(TASK PROMPT)
Pull out the lines from the line containing "const part = new THREE.Group();" through the line containing "obj.data.transform(world)", both lines included, and copy them exactly.

(COLLECTED DATA)
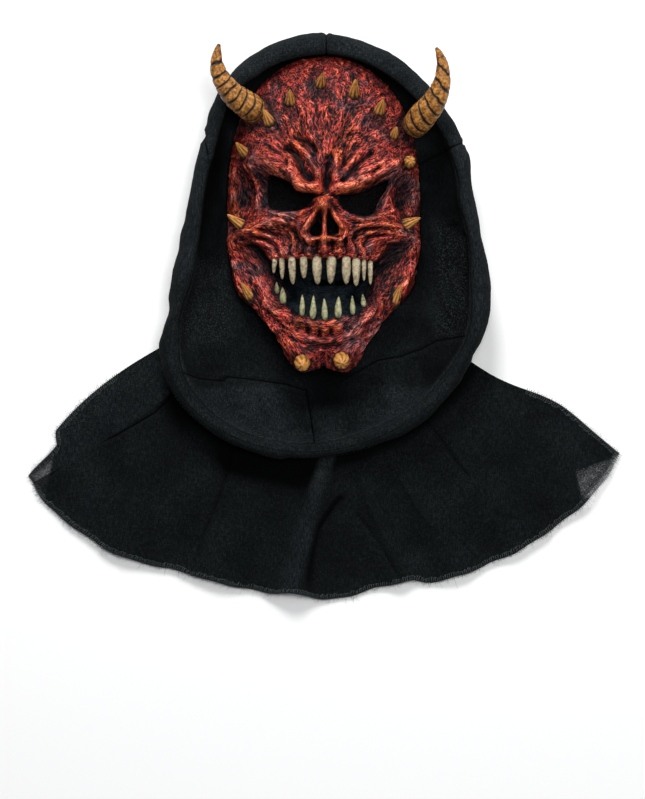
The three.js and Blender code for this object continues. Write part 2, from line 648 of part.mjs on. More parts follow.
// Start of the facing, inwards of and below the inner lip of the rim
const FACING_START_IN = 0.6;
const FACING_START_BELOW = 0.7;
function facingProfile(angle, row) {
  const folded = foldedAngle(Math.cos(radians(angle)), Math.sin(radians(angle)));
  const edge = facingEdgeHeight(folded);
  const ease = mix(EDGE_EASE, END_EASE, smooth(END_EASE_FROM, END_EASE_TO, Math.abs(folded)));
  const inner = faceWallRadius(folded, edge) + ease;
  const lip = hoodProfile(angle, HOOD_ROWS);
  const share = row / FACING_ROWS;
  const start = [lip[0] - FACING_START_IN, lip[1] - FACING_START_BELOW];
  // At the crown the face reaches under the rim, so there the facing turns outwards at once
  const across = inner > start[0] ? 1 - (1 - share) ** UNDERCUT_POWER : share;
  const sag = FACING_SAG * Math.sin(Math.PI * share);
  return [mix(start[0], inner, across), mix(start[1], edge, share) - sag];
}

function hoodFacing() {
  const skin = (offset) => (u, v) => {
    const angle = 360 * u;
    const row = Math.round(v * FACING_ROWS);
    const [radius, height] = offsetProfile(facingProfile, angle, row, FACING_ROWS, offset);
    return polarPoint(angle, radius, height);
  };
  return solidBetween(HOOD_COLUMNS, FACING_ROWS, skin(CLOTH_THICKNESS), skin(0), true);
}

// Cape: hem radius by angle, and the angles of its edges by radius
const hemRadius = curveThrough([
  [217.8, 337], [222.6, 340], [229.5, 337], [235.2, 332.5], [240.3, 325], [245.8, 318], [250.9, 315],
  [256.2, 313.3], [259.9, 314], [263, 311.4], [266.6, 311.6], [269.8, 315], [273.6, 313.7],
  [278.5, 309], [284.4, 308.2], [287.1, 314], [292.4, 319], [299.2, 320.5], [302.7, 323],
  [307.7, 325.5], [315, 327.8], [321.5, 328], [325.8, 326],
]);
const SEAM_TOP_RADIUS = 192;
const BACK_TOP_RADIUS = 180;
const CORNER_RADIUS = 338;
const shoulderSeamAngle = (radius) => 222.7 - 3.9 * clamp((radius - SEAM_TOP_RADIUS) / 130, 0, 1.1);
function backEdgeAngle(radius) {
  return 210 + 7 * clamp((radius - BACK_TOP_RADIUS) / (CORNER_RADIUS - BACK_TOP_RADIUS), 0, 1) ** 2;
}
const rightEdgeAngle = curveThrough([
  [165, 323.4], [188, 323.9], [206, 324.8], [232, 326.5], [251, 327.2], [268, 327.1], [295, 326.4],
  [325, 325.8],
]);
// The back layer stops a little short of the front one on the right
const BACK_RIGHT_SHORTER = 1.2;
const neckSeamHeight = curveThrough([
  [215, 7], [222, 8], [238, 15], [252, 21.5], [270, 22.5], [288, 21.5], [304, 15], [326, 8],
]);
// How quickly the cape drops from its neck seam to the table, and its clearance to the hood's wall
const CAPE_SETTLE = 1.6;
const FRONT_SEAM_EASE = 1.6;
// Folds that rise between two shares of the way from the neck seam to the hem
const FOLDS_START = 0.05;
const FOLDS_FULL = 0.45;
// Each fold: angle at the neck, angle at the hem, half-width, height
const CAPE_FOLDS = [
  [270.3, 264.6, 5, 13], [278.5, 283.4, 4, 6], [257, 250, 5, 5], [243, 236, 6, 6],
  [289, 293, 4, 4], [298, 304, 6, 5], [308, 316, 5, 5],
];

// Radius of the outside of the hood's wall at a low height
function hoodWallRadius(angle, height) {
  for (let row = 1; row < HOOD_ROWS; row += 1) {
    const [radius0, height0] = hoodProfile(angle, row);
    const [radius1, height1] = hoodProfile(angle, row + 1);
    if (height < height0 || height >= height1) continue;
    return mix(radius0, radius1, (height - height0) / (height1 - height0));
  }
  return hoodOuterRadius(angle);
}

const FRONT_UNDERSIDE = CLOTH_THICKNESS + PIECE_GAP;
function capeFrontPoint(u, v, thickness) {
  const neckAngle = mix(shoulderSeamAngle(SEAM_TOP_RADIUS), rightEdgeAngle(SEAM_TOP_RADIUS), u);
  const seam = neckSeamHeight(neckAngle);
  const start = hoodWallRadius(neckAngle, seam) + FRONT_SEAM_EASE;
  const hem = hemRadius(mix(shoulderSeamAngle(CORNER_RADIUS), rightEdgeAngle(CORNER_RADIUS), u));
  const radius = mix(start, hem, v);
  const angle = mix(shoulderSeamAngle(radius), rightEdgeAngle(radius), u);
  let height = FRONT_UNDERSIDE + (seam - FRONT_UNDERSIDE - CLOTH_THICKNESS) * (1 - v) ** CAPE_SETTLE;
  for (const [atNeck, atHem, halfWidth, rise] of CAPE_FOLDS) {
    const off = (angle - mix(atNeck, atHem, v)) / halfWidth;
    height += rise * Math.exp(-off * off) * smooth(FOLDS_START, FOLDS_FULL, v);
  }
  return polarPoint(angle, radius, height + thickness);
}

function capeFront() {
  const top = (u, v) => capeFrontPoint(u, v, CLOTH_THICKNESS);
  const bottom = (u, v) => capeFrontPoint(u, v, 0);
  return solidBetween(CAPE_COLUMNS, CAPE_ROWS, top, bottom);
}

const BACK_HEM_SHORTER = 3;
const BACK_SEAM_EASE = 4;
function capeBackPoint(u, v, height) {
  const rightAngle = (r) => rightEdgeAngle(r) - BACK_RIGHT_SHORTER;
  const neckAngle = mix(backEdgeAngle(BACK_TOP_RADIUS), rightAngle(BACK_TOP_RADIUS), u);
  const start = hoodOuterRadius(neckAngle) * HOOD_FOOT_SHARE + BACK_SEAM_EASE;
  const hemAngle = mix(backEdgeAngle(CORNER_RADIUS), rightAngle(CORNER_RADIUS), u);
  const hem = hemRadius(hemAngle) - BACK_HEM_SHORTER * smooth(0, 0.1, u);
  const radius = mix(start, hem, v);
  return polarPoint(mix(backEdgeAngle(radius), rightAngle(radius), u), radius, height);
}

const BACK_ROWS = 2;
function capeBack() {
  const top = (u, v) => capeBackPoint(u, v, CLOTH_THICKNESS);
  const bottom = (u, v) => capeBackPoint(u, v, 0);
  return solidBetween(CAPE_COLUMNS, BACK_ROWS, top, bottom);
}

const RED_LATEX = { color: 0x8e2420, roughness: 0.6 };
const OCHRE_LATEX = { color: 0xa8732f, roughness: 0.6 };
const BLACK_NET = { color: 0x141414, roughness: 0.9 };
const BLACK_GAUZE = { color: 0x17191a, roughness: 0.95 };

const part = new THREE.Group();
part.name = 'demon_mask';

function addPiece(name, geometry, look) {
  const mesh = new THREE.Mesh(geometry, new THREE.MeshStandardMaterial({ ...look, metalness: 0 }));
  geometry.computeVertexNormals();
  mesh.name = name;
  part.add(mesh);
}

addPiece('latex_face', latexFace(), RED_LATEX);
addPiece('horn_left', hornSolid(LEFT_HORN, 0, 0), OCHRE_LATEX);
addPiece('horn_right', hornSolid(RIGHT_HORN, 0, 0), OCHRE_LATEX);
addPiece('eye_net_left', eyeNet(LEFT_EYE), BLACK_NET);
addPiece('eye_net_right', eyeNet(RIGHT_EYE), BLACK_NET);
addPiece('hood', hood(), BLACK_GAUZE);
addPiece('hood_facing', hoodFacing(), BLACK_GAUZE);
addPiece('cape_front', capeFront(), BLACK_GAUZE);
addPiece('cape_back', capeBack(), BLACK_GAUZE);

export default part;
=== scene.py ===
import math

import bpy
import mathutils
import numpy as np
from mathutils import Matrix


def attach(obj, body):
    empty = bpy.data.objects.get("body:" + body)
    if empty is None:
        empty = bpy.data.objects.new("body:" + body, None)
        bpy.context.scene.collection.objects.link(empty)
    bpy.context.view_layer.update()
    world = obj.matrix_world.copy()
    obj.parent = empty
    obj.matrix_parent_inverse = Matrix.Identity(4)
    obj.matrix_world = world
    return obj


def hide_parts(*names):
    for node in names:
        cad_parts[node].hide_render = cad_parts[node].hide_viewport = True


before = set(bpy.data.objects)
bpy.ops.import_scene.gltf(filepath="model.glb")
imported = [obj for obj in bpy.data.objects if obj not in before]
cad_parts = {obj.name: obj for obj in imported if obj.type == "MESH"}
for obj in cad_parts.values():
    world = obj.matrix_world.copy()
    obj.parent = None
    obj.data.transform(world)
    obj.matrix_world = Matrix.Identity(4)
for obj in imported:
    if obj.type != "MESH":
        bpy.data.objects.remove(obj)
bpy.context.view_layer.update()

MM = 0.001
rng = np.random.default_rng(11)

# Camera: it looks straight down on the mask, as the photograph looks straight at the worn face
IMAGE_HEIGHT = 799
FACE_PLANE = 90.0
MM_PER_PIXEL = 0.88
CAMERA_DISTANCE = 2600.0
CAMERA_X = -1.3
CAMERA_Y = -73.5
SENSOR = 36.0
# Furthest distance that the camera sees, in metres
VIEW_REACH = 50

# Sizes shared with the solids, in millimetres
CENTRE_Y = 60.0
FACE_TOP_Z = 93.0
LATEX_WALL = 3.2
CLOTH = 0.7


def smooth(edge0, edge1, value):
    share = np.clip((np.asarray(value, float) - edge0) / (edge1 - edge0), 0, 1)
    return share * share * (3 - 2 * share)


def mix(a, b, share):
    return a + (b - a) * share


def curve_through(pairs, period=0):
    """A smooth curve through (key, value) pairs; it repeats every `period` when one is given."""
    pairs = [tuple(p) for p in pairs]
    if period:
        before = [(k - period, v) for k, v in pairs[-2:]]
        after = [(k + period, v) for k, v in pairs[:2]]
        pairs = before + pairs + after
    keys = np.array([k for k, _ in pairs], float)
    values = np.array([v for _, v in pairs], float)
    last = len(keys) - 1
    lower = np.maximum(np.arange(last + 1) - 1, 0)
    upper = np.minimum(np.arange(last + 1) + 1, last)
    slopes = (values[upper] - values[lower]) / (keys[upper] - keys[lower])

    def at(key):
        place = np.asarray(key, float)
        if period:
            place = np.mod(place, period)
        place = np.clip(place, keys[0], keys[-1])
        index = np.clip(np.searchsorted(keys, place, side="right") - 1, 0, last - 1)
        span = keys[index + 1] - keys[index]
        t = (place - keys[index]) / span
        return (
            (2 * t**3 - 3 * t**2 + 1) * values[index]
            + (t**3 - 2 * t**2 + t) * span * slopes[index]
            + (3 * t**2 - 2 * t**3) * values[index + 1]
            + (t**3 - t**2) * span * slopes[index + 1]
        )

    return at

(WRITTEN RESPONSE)
const part = new THREE.Group();
part.name = 'demon_mask';

function addPiece(name, geometry, look) {
  const mesh = new THREE.Mesh(geometry, new THREE.MeshStandardMaterial({ ...look, metalness: 0 }));
  geometry.computeVertexNormals();
  mesh.name = name;
  part.add(mesh);
}

addPiece('latex_face', latexFace(), RED_LATEX);
addPiece('horn_left', hornSolid(LEFT_HORN, 0, 0), OCHRE_LATEX);
addPiece('horn_right', hornSolid(RIGHT_HORN, 0, 0), OCHRE_LATEX);
addPiece('eye_net_left', eyeNet(LEFT_EYE), BLACK_NET);
addPiece('eye_net_right', eyeNet(RIGHT_EYE), BLACK_NET);
addPiece('hood', hood(), BLACK_GAUZE);
addPiece('hood_facing', hoodFacing(), BLACK_GAUZE);
addPiece('cape_front', capeFront(), BLACK_GAUZE);
addPiece('cape_back', capeBack(), BLACK_GAUZE);

export default part;
=== scene.py ===
import math

import bpy
import mathutils
import numpy as np
from mathutils import Matrix


def attach(obj, body):
    empty = bpy.data.objects.get("body:" + body)
    if empty is None:
        empty = bpy.data.objects.new("body:" + body, None)
        bpy.context.scene.collection.objects.link(empty)
    bpy.context.view_layer.update()
    world = obj.matrix_world.copy()
    obj.parent = empty
    obj.matrix_parent_inverse = Matrix.Identity(4)
    obj.matrix_world = world
    return obj


def hide_parts(*names):
    for node in names:
        cad_parts[node].hide_render = cad_parts[node].hide_viewport = True


before = set(bpy.data.objects)
bpy.ops.import_scene.gltf(filepath="model.glb")
imported = [obj for obj in bpy.data.objects if obj not in before]
cad_parts = {obj.name: obj for obj in imported if obj.type == "MESH"}
for obj in cad_parts.values():
    world = obj.matrix_world.copy()
    obj.parent = None
    obj.data.transform(world)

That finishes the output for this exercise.